Pour que les outils numériques soient efficaces dans la lutte contre la corruption, ceux qui sont au pouvoir doivent avoir les compétences nécessaires pour détecter les actes répréhensibles et connaître les meilleures pratiques. À cette fin, l’Iaca a concentré ses efforts sur les programmes d’éducation et de formation. L’éthique et le raisonnement moral doivent être intégrés dans les programmes scolaires dès le plus jeune âge. Les fonctionnaires, les chefs d’entreprise et les agents chargés de l’application des lois doivent recevoir régulièrement une formation sur les mesures anti-corruption les plus efficaces et les plus efficientes.

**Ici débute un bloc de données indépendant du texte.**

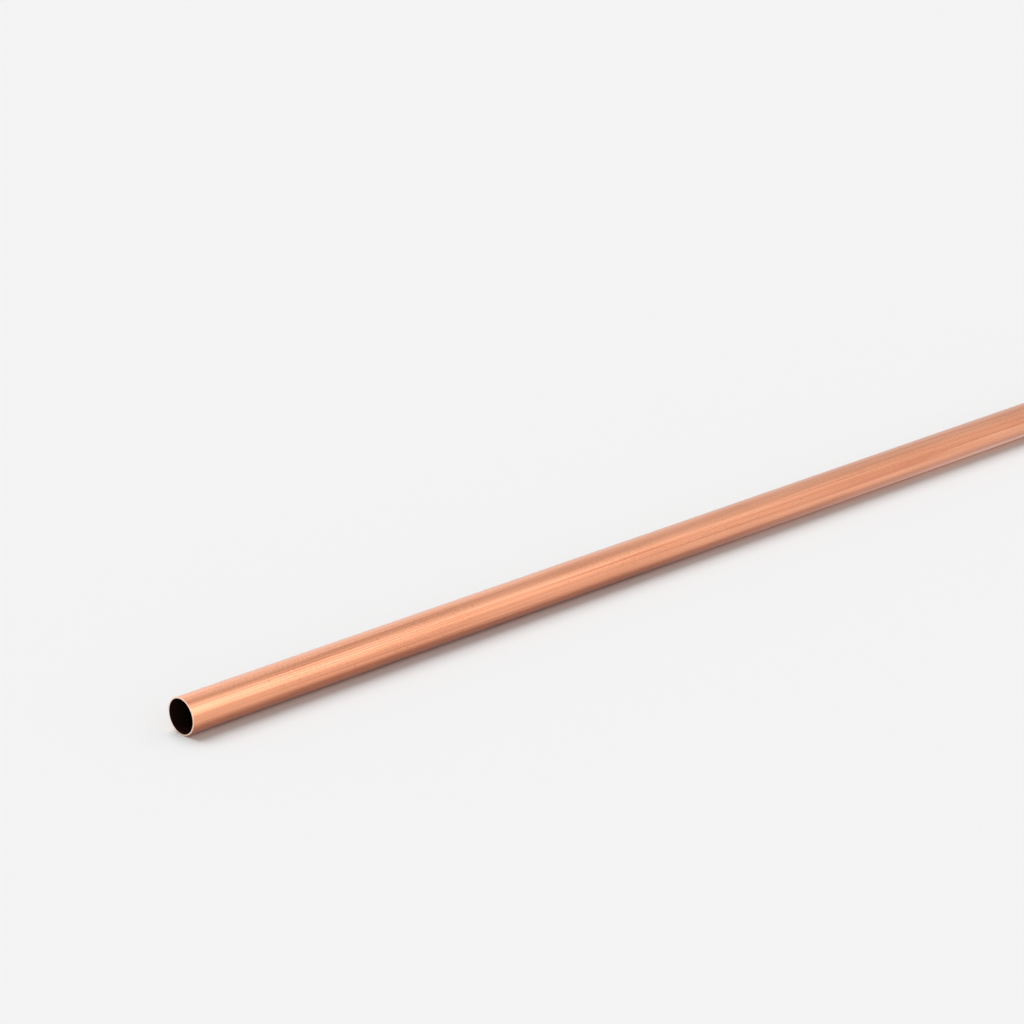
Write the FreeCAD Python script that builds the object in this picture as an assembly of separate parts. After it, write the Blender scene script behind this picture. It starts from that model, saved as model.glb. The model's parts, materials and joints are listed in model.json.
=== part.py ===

De même, les gouvernements doivent faire respecter l’État de droit en appliquant vigoureusement la législation anti-corruption et en comblant les vides juridiques. Condamner les acteurs corrompus nécessite des cadres juridiques solides, un système judiciaire et des forces de l’ordre indépendants, sans lesquels même la meilleure technologie n’aura aucun impact réel.

L’éradication de la corruption est l’un des combats les plus importants de notre époque, et nous disposons désormais d’un nouvel ensemble d’outils numériques puissants. Mais si la technologie peut aider à détecter et à prévenir les actes répréhensibles, les lois anti-corruption et les autorités chargées de les faire respecter doivent avoir l’autorité nécessaire pour faire le travail.
Azalina Othman Said, ministre auprès du Premier ministre de Malaisie (droit et réforme institutionnelle), présidera l’Assemblée des partis de l’Académie internationale anti-corruption en 2024.